[BRIEF NOTE] On the queerness of science fiction

Jun 29, 2006 18:49

The cover article on the latest issue of fab is Scott Dagostino's "Why is Sci-Fi so gay?" Dagostino's examination of the increasing prominence of queer themes in science fiction is worth reading, not least for its broad historical perspective on science fiction's acceptance of these themes and official Star Trek's relative reluctance.

Felice Picano was both a pioneer and publisher of gay fiction [in the 1970s], celebrated for his autobiographical work and suspense novels. He loved what was happening in the sci-fi genre and worked on stories of his own (now collected in Tales: From a Distant Planet). His own novel, Dryland’s End, he explains, “is set in a matriarchy, so the women have been in charge for thousands of years. Nobody works, machines do everything - it’s just very, very different. In a situation like that, where everything has turned around, what’s a gay relationship? How important is that? Who’s going to be upset by that when all marriages consist of two women with a guy on the side?”

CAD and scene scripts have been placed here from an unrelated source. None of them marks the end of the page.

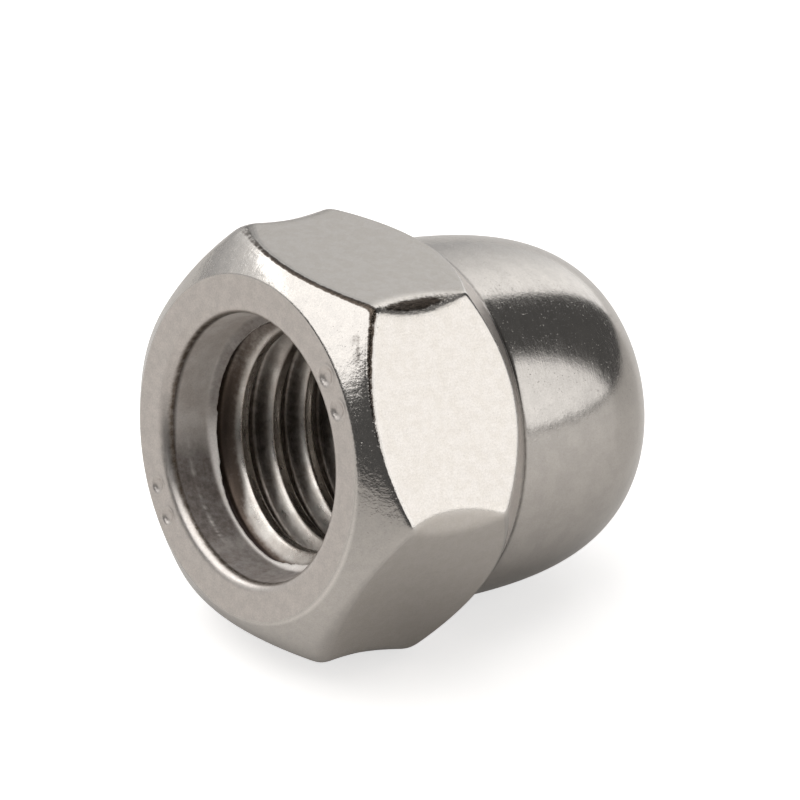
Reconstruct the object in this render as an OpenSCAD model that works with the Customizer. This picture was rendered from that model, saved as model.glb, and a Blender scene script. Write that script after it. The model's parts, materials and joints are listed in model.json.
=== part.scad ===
// Cap nut: a hexagon with a domed crown, and a blind threaded hole with a deep recess at its mouth.
// It is drawn lying on its side as it comes to rest, tipped back on the rear edge of one flat and on its crown.
// The thread is one groove along a helix, so its crests keep the true round of the minor diameter.

/* [Hexagon] */
// Distance across the flats
across_flats = 18.9; // [18.4:0.1:21]
// Height from the bearing face to the foot of the crown
hexagon_height = 10; // [8:0.1:13]
// Outer diameter of the bearing face
face_d = 17.1; // [15:0.1:17.8]
// Angle from the bearing face to the front chamfer, in degrees
front_chamfer_angle = 38; // [25:1:45]
// Angle from the crown's foot to the rear chamfer, in degrees
rear_chamfer_angle = 50; // [30:1:55]
// Depth of the shallow hollow along each corner, at its deepest
corner_hollow = 0.22; // [0.06:0.02:0.3]
// Where the hollow is deepest, as a share of the corner's length from its front end
corner_hollow_place = 0.4; // [0.3:0.05:0.6]

/* [Crown] */
// Height from the bearing face to the tip of the crown
total_height = 20.65; // [19.5:0.05:25]
// Diameter of the crown at its widest
crown_d = 17.8; // [16.4:0.1:18.2]
// Height of the crown's rounded part, from where it leaves the cylinder to its tip
crown_curve_height = 16.4; // [9:0.1:17]
// How square the crown's curve is, where 2 is an ellipse
crown_squareness = 3.9; // [2:0.1:5]

/* [Hole] */
// Major diameter of the thread, at the bottom of its groove
thread_major_d = 12.5; // [12:0.05:13]
// Depth of the thread's groove
thread_depth = 0.8; // [0.5:0.05:1.1]
// Pitch of the thread
thread_pitch = 1.95; // [1.6:0.05:2.5]
// Length of plain hole past the end of the thread
thread_run_out = 1; // [0.5:0.1:3]
// Direction in which the thread starts, in degrees round from the right of the mouth
thread_start_turn = 32; // [0:1:359]
// Depth from the bearing face to the end of the hole's full diameter
hole_depth = 14.6; // [10:0.1:15.5]
// Full angle of the drilled point, in degrees
drill_point_angle = 118; // [90:1:140]
// Diameter of the recess at the mouth
mouth_d = 13.3; // [12.9:0.05:14]
// Radius of the rounded edge around the mouth
mouth_edge_radius = 0.32; // [0.1:0.02:0.5]
// How much wider than the thread the recess is at its inner end
recess_play = 0.15; // [0.05:0.05:0.3]
// Depth of the recess
recess_depth = 2.75; // [1:0.05:5]
// Angle from the recess's inner end to the lead-in of the thread, in degrees
lead_in_angle = 45; // [15:1:60]

/* [Hidden] */
$fn = 96;

steel = [0.72, 0.71, 0.68];
curve_steps = 28;
groove_steps = 24;
groove_clearance = 0.12;
thread_angle = 60;
hollow_steps = 8;
edge_steps = 4;
cut_clearance = 1;

// Half sizes of the hexagon, to a flat and to a corner
apothem = across_flats / 2;
corner_r = apothem / cos(30);
face_r = face_d / 2;
crown_r = crown_d / 2;

// Level where the crown's curve starts, and the radius of the crown at a level
curve_start = total_height - crown_curve_height;
function curve_share(level) = max(0, level - curve_start) / crown_curve_height;
function crown_radius_at(level) =
    crown_r * pow(1 - pow(curve_share(level), crown_squareness), 1 / crown_squareness);
crown_foot_r = crown_radius_at(hexagon_height);

// Levels where the chamfers cut the corners and the middles of the flats
function front_level(radius) = (radius - face_r) * tan(front_chamfer_angle);
function rear_level(radius) = hexagon_height - (radius - crown_foot_r) * tan(rear_chamfer_angle);
corner_front = front_level(corner_r);
corner_rear = rear_level(corner_r);
flat_front = front_level(apothem);
flat_rear = rear_level(apothem);

// Depth of the hollow at a share of the corner's length, a parabola that leans towards its deepest place
hollow_lean = ln(0.5) / ln(corner_hollow_place);
function hollow_depth(share) = corner_hollow * 4 * pow(share, hollow_lean) * (1 - pow(share, hollow_lean));

// Each outline is a list of [radius, level] points from the bearing face upwards.
hollow_outline = [
    for (step = [0:hollow_steps])
        let (share = step / hollow_steps)
        [corner_r - hollow_depth(share), corner_front + share * (corner_rear - corner_front)]
];
envelope_outline = concat([[0, 0], [face_r, 0]], hollow_outline, [[crown_foot_r, hexagon_height], [0, hexagon_height]]);

crown_curve = [
    for (step = [1:curve_steps])
        let (turn = 90 * step / curve_steps)
        [
            crown_r * pow(cos(turn), 2 / crown_squareness),
            curve_start + crown_curve_height * pow(sin(turn), 2 / crown_squareness)
        ]
];
crown_base = min(curve_start, hexagon_height / 2);
crown_outline = concat([[0, crown_base], [crown_r, crown_base]], crown_curve);

// The hole's outline goes from below the mouth to the drilled point.
mouth_r = mouth_d / 2;
thread_major_r = thread_major_d / 2;
thread_minor_r = thread_major_r - thread_depth;
recess_end_r = thread_major_r + recess_play / 2;
lead_in_end = recess_depth + (recess_end_r - thread_minor_r) * tan(lead_in_angle);
drill_tip = hole_depth + thread_minor_r / tan(drill_point_angle / 2);
mouth_edge = [
    for (step = [0:edge_steps])
        let (turn = 270 - 90 * step / edge_steps)
        [mouth_r + mouth_edge_radius * (1 + cos(turn)), mouth_edge_radius * (1 + sin(turn))]
];
hole_outline = concat(
    [[0, -cut_clearance], [mouth_r + mouth_edge_radius, -cut_clearance]],
    mouth_edge,
    [
        [recess_end_r, recess_depth],
        [thread_minor_r, lead_in_end],
        [thread_minor_r, hole_depth],
        [0, drill_tip]
    ]
);

// The groove's section is a V, and its cutter reaches a little inwards past the crests.
groove_flank = tan(thread_angle / 2);
groove_width = thread_depth * groove_flank;
groove_section = [
    [thread_minor_r - groove_clearance, -groove_width - groove_clearance * groove_flank],
    [thread_major_r, 0],
    [thread_minor_r - groove_clearance, groove_width + groove_clearance * groove_flank]
];
groove_start = recess_depth - groove_width;
groove_end = hole_depth - thread_run_out - groove_width;
groove_count = ceil(groove_steps * (groove_end - groove_start) / thread_pitch);

// At rest the nut tips back about the rear edge of its lowest flat until the crown touches the ground.
rest_tilt = min([
    for (point = crown_curve)
        if (point[1] > flat_rear) atan2(apothem - point[0], point[1] - flat_rear)
]);
rest_height = apothem * cos(rest_tilt) + flat_rear * sin(rest_tilt);
nearest_reach = min(-face_r * sin(rest_tilt), flat_front * cos(rest_tilt) - apothem * sin(rest_tilt));
farthest_reach = max([for (point = crown_curve) point[1] * cos(rest_tilt) + point[0] * sin(rest_tilt)]);
rest_centre = (nearest_reach + farthest_reach) / 2;

// A solid turned from an outline
module turned(outline) {
    rotate_extrude() polygon(outline);
}

// The hexagon, with its chamfered ends and the shallow hollow along its corners
module hexagon() {
    intersection() {
        cylinder(r = corner_r, h = hexagon_height, $fn = 6);
        turned(envelope_outline);
    }
}

// The domed crown, which runs down inside the hexagon
module crown() {
    turned(crown_outline);
}

// The thread's groove, a right-hand helix that starts in the recess
module thread_groove() {
    corners = len(groove_section);
    points = [
        for (place = [0:groove_count], corner = groove_section)
            let (
                level = groove_start + place * (groove_end - groove_start) / groove_count,
                turn = thread_start_turn + 360 * (level - groove_start) / thread_pitch
            )
            [corner[0] * cos(turn), corner[0] * sin(turn), level + corner[1]]
    ];
    sides = [
        for (place = [0:groove_count - 1], corner = [0:corners - 1])
            let (
                here = place * corners + corner,
                beside = place * corners + (corner + 1) % corners
            )
            each [[here, beside, here + corners], [beside, beside + corners, here + corners]]
    ];
    first = [for (corner = [corners - 1:-1:0]) corner];
    last = [for (corner = [0:corners - 1]) groove_count * corners + corner];
    polyhedron(points = points, faces = concat(sides, [first, last]));
}

// The blind hole with its recess, thread and drilled point
module threaded_hole() {
    turned(hole_outline);
    thread_groove();
}

// The nut standing on its bearing face
module standing_nut() {
    difference() {
        union() {
            hexagon();
            crown();
        }
        threaded_hole();
    }
}

// The nut at rest, with its mouth raised and facing the front
module cap_nut() {
    color(steel)
        translate([0, -rest_centre, rest_height])
            rotate([-90 - rest_tilt, 0, 0])
                standing_nut();
}

cap_nut();
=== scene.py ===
"""A steel cap nut, lying on one flat of its hexagon and on its crown.

The nut is one closed mesh.  Geometry nodes sweep its half outline round the
axis: the hexagon, its worn corners and the running thread are in the rule
that gives every row its radius.  Lengths are in metres, in the frame of the
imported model, and the rows are laid out in the nut's own frame, with the
mouth at the origin and the crown up +Z.
"""

import json
import logging
import math
from collections.abc import Callable
from dataclasses import dataclass, field, fields
from enum import IntEnum
from types import SimpleNamespace
from typing import Any, ClassVar, Union

import bmesh
import bpy
from mathutils import Matrix, Vector


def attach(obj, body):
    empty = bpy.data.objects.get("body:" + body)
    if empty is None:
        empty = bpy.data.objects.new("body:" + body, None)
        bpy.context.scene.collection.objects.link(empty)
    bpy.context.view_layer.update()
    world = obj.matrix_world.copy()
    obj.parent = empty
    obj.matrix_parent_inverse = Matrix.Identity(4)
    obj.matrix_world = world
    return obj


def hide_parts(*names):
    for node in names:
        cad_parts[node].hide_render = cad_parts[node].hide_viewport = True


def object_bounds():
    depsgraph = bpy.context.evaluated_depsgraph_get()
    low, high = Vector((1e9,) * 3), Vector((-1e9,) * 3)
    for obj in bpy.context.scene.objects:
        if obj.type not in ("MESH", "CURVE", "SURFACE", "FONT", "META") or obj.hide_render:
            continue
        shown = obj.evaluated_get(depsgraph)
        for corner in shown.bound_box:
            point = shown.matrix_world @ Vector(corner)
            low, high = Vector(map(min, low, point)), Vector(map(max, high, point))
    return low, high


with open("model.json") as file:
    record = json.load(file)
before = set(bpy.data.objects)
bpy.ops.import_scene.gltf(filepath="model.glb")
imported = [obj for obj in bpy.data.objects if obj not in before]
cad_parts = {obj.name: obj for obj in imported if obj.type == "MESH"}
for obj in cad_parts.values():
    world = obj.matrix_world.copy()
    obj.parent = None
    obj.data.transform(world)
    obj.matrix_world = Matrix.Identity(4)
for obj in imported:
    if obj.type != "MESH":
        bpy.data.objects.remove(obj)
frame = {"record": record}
CAD_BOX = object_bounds()

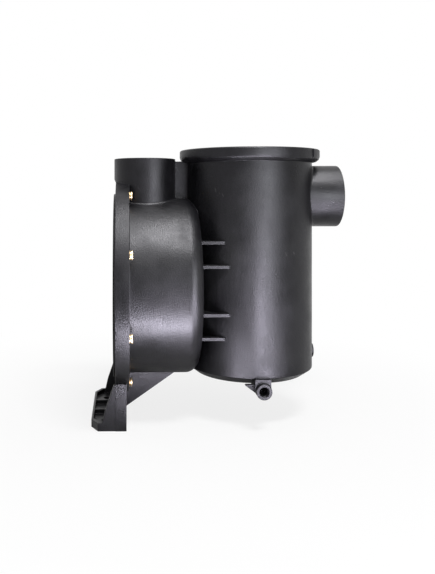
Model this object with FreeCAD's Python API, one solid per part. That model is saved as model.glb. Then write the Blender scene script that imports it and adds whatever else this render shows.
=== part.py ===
import FreeCAD, Part
import math
import os

# Front casing of a small swimming-pool pump: one black moulding that joins a
# strainer pot, a round volute chamber, two pipe sockets, a motor flange and a foot.
# Millimetres. Origin where the shaft axis crosses the back face of the motor flange.
# +X runs along the shaft towards the strainer pot, +Z is up, +Y is away from the drain.

os.makedirs("parts", exist_ok=True)

V = FreeCAD.Vector
X_AXIS = V(1, 0, 0)
Y_AXIS = V(0, 1, 0)
Z_AXIS = V(0, 0, 1)
overlap = 2.0                  # how far joined forms run into each other

# Volute chamber
volute_r = 85.7
volute_front_x = 79.4
volute_edge_round = 12.0
volute_wall = 4.5
eye_r = 24.0                   # suction eye between the pot and the chamber
eye_wall = 5.0
eye_depth = 21.4               # how far the eye's ring reaches into the chamber

# Brass inserts, on a circle just outside the volute's wall
insert_count = 8
insert_first_angle = 22.5
insert_r = 4.3
insert_thread_r = 2.5          # tapping radius of an M6 thread
insert_proud = 2.6             # length that stands out of the flange's front
insert_gap = 5.2               # from the volute's wall to an insert
insert_circle_r = volute_r + insert_gap + insert_r

# Motor flange
flange_thick = 13.0
flange_edge = 3.0              # plastic between an insert and the flange's rim
flange_r = insert_circle_r + insert_r + flange_edge
spigot_gap = 0.9               # from the spigot to an insert
spigot_r = insert_circle_r - insert_r - spigot_gap
spigot_height = 2.0            # raised ring that centres the motor bracket
register_step = 3.3            # seat of the seal plate, a step wider than the chamber
register_r = volute_r - volute_wall + register_step
register_depth = 6.0

# Strainer pot
pot_x = 133.1
pot_r = 61.6
pot_wall = 4.5
pot_bottom_z = -85.6
pot_bevel_high = 6.4           # bevel round the pot's bottom edge
pot_bevel_wide = 9.0
pot_floor = 5.0
rim_overhang = 7.5
rim_r = pot_r + rim_overhang
rim_top_z = 133.2
rim_band = 7.0
rim_under = 5.5                # height of the rim's rounded underside
rim_edge = 1.0
rim_width = 7.3                # flat ring between the rim's edge and the lid seat
lid_seat_r = rim_r - rim_width
lid_seat_depth = 4.0

# Pipe sockets for 50 mm pipe
socket_r = 25.15
socket_depth = 27.0
port_r = 30.4
port_bore_r = 21.5
mouth_chamfer = 1.0
outlet_x = 28.8
outlet_top_z = 124.7
outlet_flat_rise = 4.5         # the pipe is cut level with the flange back up to here
outlet_flat_top_z = flange_r + outlet_flat_rise
outlet_flat_slope = 6.0
inlet_z = 87.9
inlet_end_x = 221.0

# Web and fins
web_thick = 5.0
web_drop = 2.2                 # the web's top edge lies this far below the outlet's mouth
fin_thick = 2.8
fin_rows = (22.3, 44.6)        # heights above and below the shaft axis
fin_backs = (26.1, 30.1)       # from a fin's outer edge to the pot's axis, along X
fin_corner = 3.0

# Foot
foot_half_width = 58.0
foot_front_x = 10.4
foot_motor_x = -22.5
foot_bottom_z = -127.6
foot_floor = 3.5
foot_lip = 7.7
foot_lip_wall = 2.2
foot_wall = 4.5
foot_wall_gap = 0.5            # the front wall stops this far outside the seal plate's seat
foot_corner_x = 6.5            # corner bevel of the base, along X and along Y
foot_corner_y = 13.0
foot_wing_inset = 0.5          # base and wings stand a little inside the leg
foot_wing_drop = 1.0           # the wings start this far below the leg's top
foot_wing_top_x = 1.4          # a wing slopes outwards from here
foot_wing_knee_x = 9.3         # and ends a little steeper, at the base's lip
foot_wing_knee_up = 19.4
foot_wing_end_x = 12.0
foot_rib_y = 15.0
foot_hole_r = 4.5
foot_hole_edge = 14.0          # from the base's motor edge to the holes
foot_hole_y = 36.0
gusset_thick = 5.0
gusset_reach_x = 61.0
gusset_lift = 6.6              # from the foot's sole to the gusset's lowest point

# Drain
drain_offset = 1.3             # the stub lies a little off the pot's axis
drain_x = pot_x + drain_offset
drain_drop = 3.1
drain_z = pot_bottom_z - drain_drop
drain_r = 7.2
drain_bore_r = 4.4             # tapping radius of a G1/8 thread
drain_reach = 10.4             # from the pot's wall to the stub's mouth
drain_front_y = -pot_r - drain_reach
drain_mouth = 5.0              # round part of the stub, before the flat neck
drain_length = 28.0
drain_bore_length = 21.0
drain_neck_rise = 9.9
drain_rib_back = 13.0          # from the mouth to the side rib
drain_rib_reach = 8.0
drain_rib_thick = 4.0
drain_rib_seat = 1.0           # how far the rib runs into the pot and the stub
drain_riser_step = 0.4         # the riser is this much slimmer than the bore, in radius

# Small marks on the pot
boss_r = 7.0
boss_height = 2.4
boss_up = 19.0                 # from the pot's bottom to the middle of the boss
rim_notch_depth = 1.2
rim_notch_from = -65.0         # angles about the pot axis, from +X
rim_notch_to = -38.0


def wire(start, steps):
    """Closed wire from straight steps (point) and arcs (middle point, end point)."""
    edges = []
    here = V(*start)
    for step in steps:
        if isinstance(step[0], tuple):
            middle = V(*step[0])
            end = V(*step[1])
            edges.append(Part.Arc(here, middle, end).toShape())
        else:
            end = V(*step)
            edges.append(Part.makeLine(here, end))
        here = end
    if (here - V(*start)).Length > 1e-6:
        edges.append(Part.makeLine(here, V(*start)))
    return Part.Wire(edges)


def quarter(centre, radius, angle):
    """Point at an angle on a small rounding circle in the plane of two coordinates."""
    a = math.radians(angle)
    return centre[0] + radius * math.cos(a), centre[1] + radius * math.sin(a)


def turned_upright(start, steps, x):
    """Solid of revolution about a vertical axis at x, from an (r, z) outline."""
    def lift(p):
        if isinstance(p[0], tuple):
            return lift(p[0]), lift(p[1])
        return p[0] + x, 0.0, p[1]

    face = Part.Face(wire(lift(start), [lift(s) for s in steps]))
    return face.revolve(V(x, 0, 0), Z_AXIS, 360)


def turned_on_shaft(start, steps):
    """Solid of revolution about the shaft axis, from an (x, r) outline."""
    def lift(p):
        if isinstance(p[0], tuple):
            return lift(p[0]), lift(p[1])
        return p[0], 0.0, p[1]

    face = Part.Face(wire(lift(start), [lift(s) for s in steps]))
    return face.revolve(V(0, 0, 0), X_AXIS, 360)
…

Science fiction, Picano argues, had become an integral tool for gay people: “The idea is to put out something so utterly different and yet human and amusing and interesting and involving that it will wipe away old ideas. That’s what science fiction is supposed to do - to wipe away old ideas and give you new ones!”

[. . .]

We’ve now entered the 21st century - a time of cloning, genetic engineering, weapons of mass destruction, holograms, nanotechnology and the instantaneous, worldwide sharing of information. We have new reproductive technologies and the possibility of extensive body modification through surgery and hormones. We are no longer enjoying science fiction, we are living it, and queers of all stripes have long found themselves in the middle of this ever-shifting body politic. Should we choose to pay attention, the sci-fi genre promises to continue doing what it always has - to expand our minds, warn us of future dangers and create new playgrounds for discovery.

Me, I was reminded of Wayne Studer writes, at his Pet Shop Boys Commentary website, about the 1993 Very/Relentless track "We Come From Outer Space."

If there is a meaning [to this song], it appears to have something to do with the kinds of verbal exchanges that might take place between earthlings and space-aliens who have just landed. Someone of them are delightful, such as "You know the difference between the two genders? No."

In fact, that very exchange, as well as the repeated words "We came from outer space to-to our parents," has inspired one of my online correspondents to interpret this track (quite cleverly, I might add) as an ironic commentary on how gay people strike some heterosexuals-perhaps their own parents-as beings so different in certain ways (particularly regarding gender relationships and perceptions) that they might as well be from another world. Interestingly, this mirrors the common glam-rock "conceit that gayness is the stuff of science fiction" [. . .], most notably employed by David Bowie and Jobriath, with its implied link between homo/bisexuality and space aliens. Think Ziggy Stardust and the Spiders from Mars.

I have to admit that, sometimes, heterosexuals do confuse me. How do you construct yourselves, again? Alien beings live on Earth, too.